3.38 There were 23 submissions to the paper, including submissions from the ASX, the AFMA, the Stockbrokers Association of Australia, the Investments & Financial Services Association, the Australian Bankers Association and Chi-X Australia Pty Limited.

3.39 Most submissions were supportive of the proposal for ASIC to take on the role of market supervisor. Based on comments provided in the submissions to the Paper minor changes were made to the Bill.

Conclusion and Recommended Option

3.40 This document outlines a range of possible policy options to address the issues which arise with the current regulation of market supervision in Australia. Options considered include:

retaining the status quo (no regulatory action); and
moving to a whole-of-market supervision to ASIC.

3.41 Based on the impact analysis outlined above, option 2 has been selected as the recommended approach. This option achieves the regulatory outcome of enhancing confidence in the integrity of Australia's financial markets without imposing significant regulatory burden. This option primarily proposes to alter the body which performs the supervisory function, transferring the supervisory responsibility from individual markets to a statutory whole-of-market supervisor. Although minimal transitional regulations may be required to ensure continued market integrity over the transfer period, any such regulations would be designed to have minimal regulatory impact on markets and participants. In addition, any such regulations would take place via regulatory amendment and would be subject to an additional regulation impact statement.
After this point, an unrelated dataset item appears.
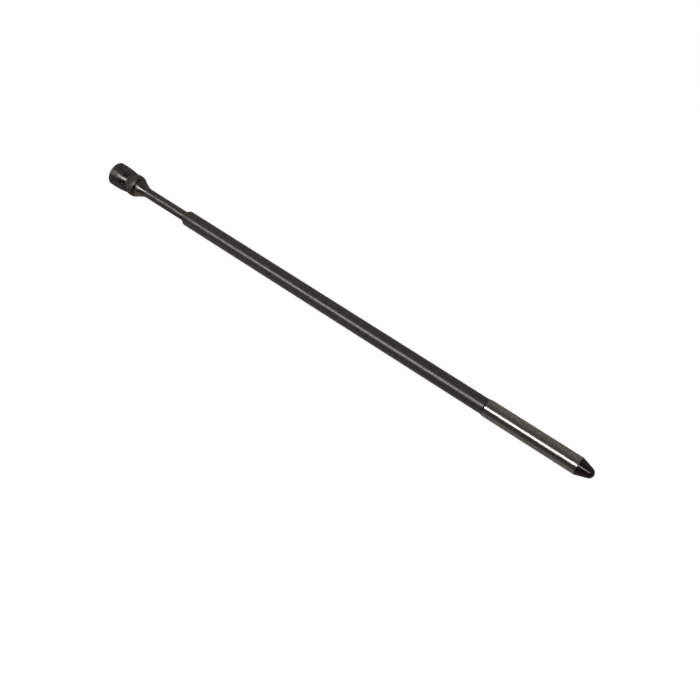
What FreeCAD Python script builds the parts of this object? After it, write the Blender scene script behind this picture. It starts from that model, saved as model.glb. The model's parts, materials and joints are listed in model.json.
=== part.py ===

3.42 The other options fails to sufficiently address the identified issue as they would retain the real or perceived conflict of interest associated with market operators supervising their own, and others', markets and would inhibit the development of competition in Australia's financial market.

Implementation and Review

3.43 The Government will continue to monitor the application of the regime to ensure that it is operating effectively.